A few words about Tezuka’s Buddha

After re-reading Phoenix, I recently decided to re-read Buddha. As was probably the case with many English readers, Buddha formed my first exposure to Osamu Tezuka’s more serious works. And it’s a good starting-point for Tezuka, containing as it does many of his stylistic themes, habits and quirks. E.g. formal play (as when characters break through the panel walls); cute animals; a broad humanism; his famous “star system” (although there are fewer cameos and roles for his regular cast than in some of his other works); the juxtaposition of cartoony figures against quasi-realistic backgrounds; patchgourds and the little pleased-to-meet-ya guy; and above all the wild variations in tone from pathos to bathos and back again from page to page — and sometimes even within a single page. It’s also his longest single continuous narrative thus far published in English and, I would guess, probably his longest one in any language. [Phoenix, for mine, being more a series of short stories connected through theme and the occasional cross-over character; while Astro Boy and Black Jack, although longer, are episodic by nature.]

The result is a vast epic, by turns raucous and calm, deeply respectful and irreverent, tragic and comic (see what I mean about the variations in tone?). In terms of the Buddha’s own personal journey, the climax comes at the end of Volume 4, when he achieves enlightenment — uh, SPOILER, I guess, in the way that you’d spoil The Passion by revealing that Jesus gets it in the end. I mean, the whole point of the Buddha is that he achieves enlightenment; that’s why he’s called the Buddha, the name meaning “Enlightened One”. But Tezuka fills his pages with secondary characters, each of whom has a gripping, moving story to tell and so you barely notice that there’s nowhere really for the nominal protagonist to go, or grow, after halfway through the series. Indeed, I had forgotten how much of this series is given over to business with other characters than the Buddha himself.

That said, I felt a slight dip in the series around Volume 6, when Ananda is introduced. I’m not sure that the series needed another bandit to be converted by the Buddha, or another figure who hates the caste system, or another woman whose muteness is cured by the Buddha. Tezuka seems to be repeating himself here, with diminishing returns. But things pick up again in the final volume. Another quibble — I thought the telling of the Four Encounters (where a pre-enlightenment Siddharta first encounters death, disease, old age and asceticism) was somewhat fumbled. This is one of the greatest myths in the world, and Tezuka rather hurries over it in his haste to cram in as much of human interest as possible.

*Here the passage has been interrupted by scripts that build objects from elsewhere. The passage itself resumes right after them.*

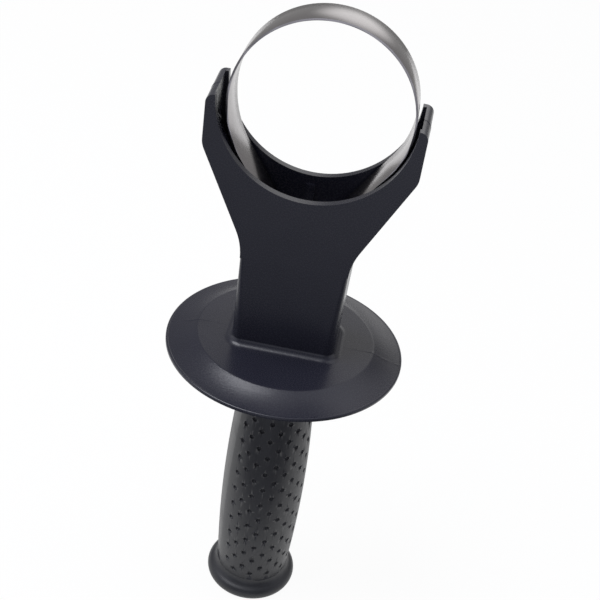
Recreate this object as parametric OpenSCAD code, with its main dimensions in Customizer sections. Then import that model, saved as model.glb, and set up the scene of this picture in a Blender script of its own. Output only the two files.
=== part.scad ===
// Side handle for a hand-held power tool, clamped round the tool's round collar.
// A steel strap in a teardrop loop grips the collar. Both strap ends wrap a T-headed bolt,
// which runs down the hollow yoke, through the hand guard and into a nut held in the grip.
// Turning the grip draws the bolt and the strap down and so tightens the loop.
// The origin is the centre of the strap's ring, the ring's axis is Y and the handle hangs along -Z.

/* [Strap] */
// Inner radius of the ring, which is the radius of the tool's collar
ring_r = 34.5; // [32:0.5:38]
// Thickness of the steel strap
strap_t = 0.8; // [0.5:0.1:1.2]
// Width of the strap along the collar
strap_w = 18; // [12:0.5:19]
// How far the loose ring leans sideways from the handle's own axis
ring_lean = 1; // [0:0.1:1.5]
// Inner radius of the strap's left side below the ring's middle, where it bends less
left_r = 44.2; // [40:0.2:50]
// Height of the T-head below the centre of the ring
head_drop = 54; // [50:1:60]

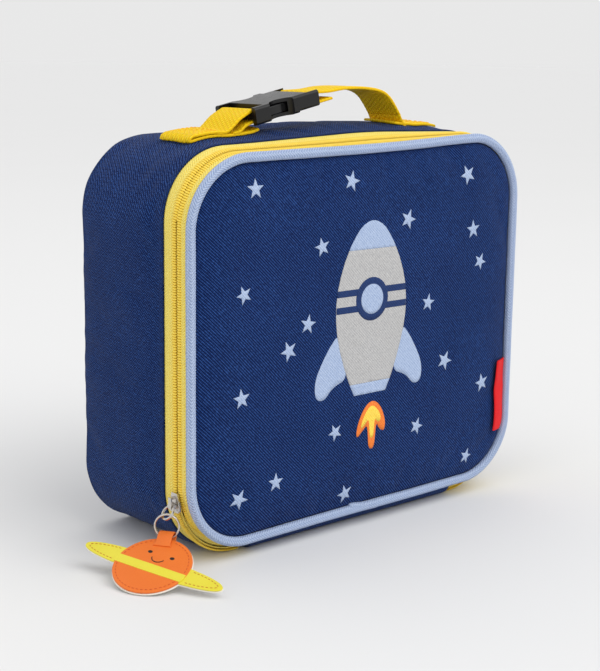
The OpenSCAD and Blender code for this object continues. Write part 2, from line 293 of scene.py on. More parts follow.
NAVY = twill("navy_twill", colour(3, 24, 70), colour(54, 93, 164))
PIPE = ribbed("piping_grosgrain", colour(134, 154, 194), colour(204, 218, 242), 0.0016, 0.0026)
TAPE = ribbed("zipper_tape_weave", colour(248, 212, 72), colour(255, 246, 148), 0.0015, 0.0019)
BIND = ribbed("binding_weave", colour(24, 34, 66), colour(58, 74, 118), 0.0012, 0.003)
ELASTIC = ribbed("elastic_weave", colour(16, 30, 66), colour(44, 68, 120), 0.0016, 0.002, 0.0005)
LABEL = ribbed("label_weave", colour(214, 8, 18), colour(250, 44, 48), 0.0006, 0.0006, 0.0001)
WEB = webbing_look()
METAL = grained("nickel", colour(190, 184, 178), colour(226, 222, 216), (420, 4, 0.65), (0.12, 0.34),
                (0.00003, 0.5), Metallic=1.0, Roughness=0.2)
PLASTIC = plastic("black_acetal")
FILM = film_look()
NET = net_look()
COIL = grained("zipper_coil_nylon", colour(246, 204, 48), colour(255, 230, 96), (900, 2), (0.3, 0.5),
               (0.00005, 0.4), Roughness=0.38)


# ---------------- geometry

def put(name, data, body=None, slot=None, replaces=()):
    """An object in the scene, the body it rides on, and the CAD nodes it replaces. slot is not used."""
    o = bpy.data.objects.new(name, data)
    bpy.context.scene.collection.objects.link(o)
    if body:
        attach(o, body)
    if replaces:
        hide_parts(*replaces)
    return o


def make(name, points, faces, mat, uvs=None, **more):
    """A mesh from points in millimetres. uvs gives each face's corners their weave place, in metres."""
    me = bpy.data.meshes.new(name)
    me.from_pydata([tuple(c * MM for c in p) for p in points], [], faces)
    if uvs is not None:
        layer = me.uv_layers.new(name="weave")
        layer.data.foreach_set("uv", [c for corner in uvs for uv in corner for c in uv])
    bm = bmesh.new()
    bm.from_mesh(me)
    bmesh.ops.recalc_face_normals(bm, faces=bm.faces)
    bm.to_mesh(me)
    bm.free()
    me.polygons.foreach_set("use_smooth", [True] * len(me.polygons))
    me.materials.append(mat)
    return put(name, me, **more)


def quads(rows, across, uv=None, closed=True, ring=False, base=0):
    """Faces between rows of points, and their corners' weave places, uv(row, column). closed joins
    each row's last point to its first; ring joins the last row to the first."""
    faces, uvs = [], []
    for i in range(rows if ring else rows - 1):
        for j in range(across if closed else across - 1):
            k = (j + 1) % across
            a, b = base + i * across, base + (i + 1) % rows * across
            faces.append((a + j, b + j, b + k, a + k))
            if uv:
                uvs.append((uv(i, j), uv(i + 1, j), uv(i + 1, j + 1), uv(i, j + 1)))
    return faces, uvs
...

(And I still bloody hate those Chip Kidd dust-sleeves on the hardcovers)

Still, these are minor quibbles with a monumental, deeply moving epic worthy of its subject matter. If anyone was going to draw a three thousand-page manga biography of the Buddha, I’m glad it was Tezuka.

Recommended? Absolutely.

2 Responses to “A few words about Tezuka’s Buddha”

  1. James Moar Says:

    Some of the repetition might be the result of the manga being serialised over 11 years. It weakens the unified work, but over that length of time some things might seem worth reiterating.

    I wonder if the underplaying of the Four Encounters might be because it rests on a rather stylised element — the idea that Siddhartha was entirely isolated from all these things beforehand. Tezuka’s grounding of the Buddha in his highly populated epic tends to work against the credibility of that.

  2. Jones, one of the Jones boys Says:

    You’re right on both counts, I think. As a matter of fact, I disliked that latter part of the series — the fact that Siddharta wasn’t isolated from the real world before the Four Encounters — precisely because it downplayed the importance of the Encounters.